Towards a new research and policy agenda

[..] require a comprehensive understanding of internal–external transformation toward sustainability, which is currently lacking.
The aim is, instead, to create a broader, overarching framework that allows for cross- and transdisciplinary co-creation. Achieving this requires change to contemporary knowledge production systems, which are predominantly reliant on a positivist mode of thinking. Hence, the model is ontologically and epistemologically grounded in interdisciplinarity, multidirectionality and interdependency, acknowledging the complexity of transformation processes.
The components of the model show that:
1) clusters of transformative qualities/ capacities; and
2) associated intermediary factors relate to;
3) certain worldviews, beliefs and values that delineate our relationships (with ourselves, others, work, the environment and future generations).
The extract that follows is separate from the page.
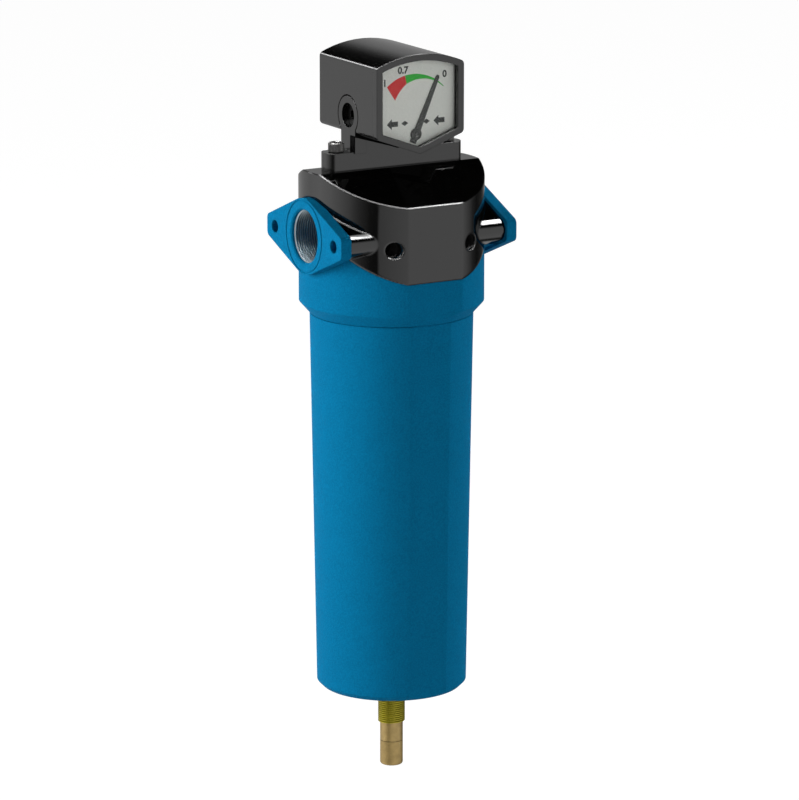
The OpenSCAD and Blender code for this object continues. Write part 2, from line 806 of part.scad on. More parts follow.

These influence, in turn, the three dimensions of agency at individual and collective level: interbeing, interthinking and interacting.

“we’ve moved from the age of enlightenment to the age of entanglement where sense-making aided by imagination is now more critical than ever.”

John Seely Brown

 Consistent with our findings and associated model, this would include looking deeper into:
i) interventions and enabling environments – what (elements) constitutes a transformative environment in organisational and educational settings;
ii) the internal–external continuum – how interdependencies, and the inherent developmental characteristics and feedback loops of internal dimensions can be most comprehensively captured and addressed by inter- and transdisciplinary approaches; and
iii) sustainability outcomes – how the intersection of the mind and climate change can be best-considered in politics and policymaking, and support spillover effects and co-constructed outcomes across scales.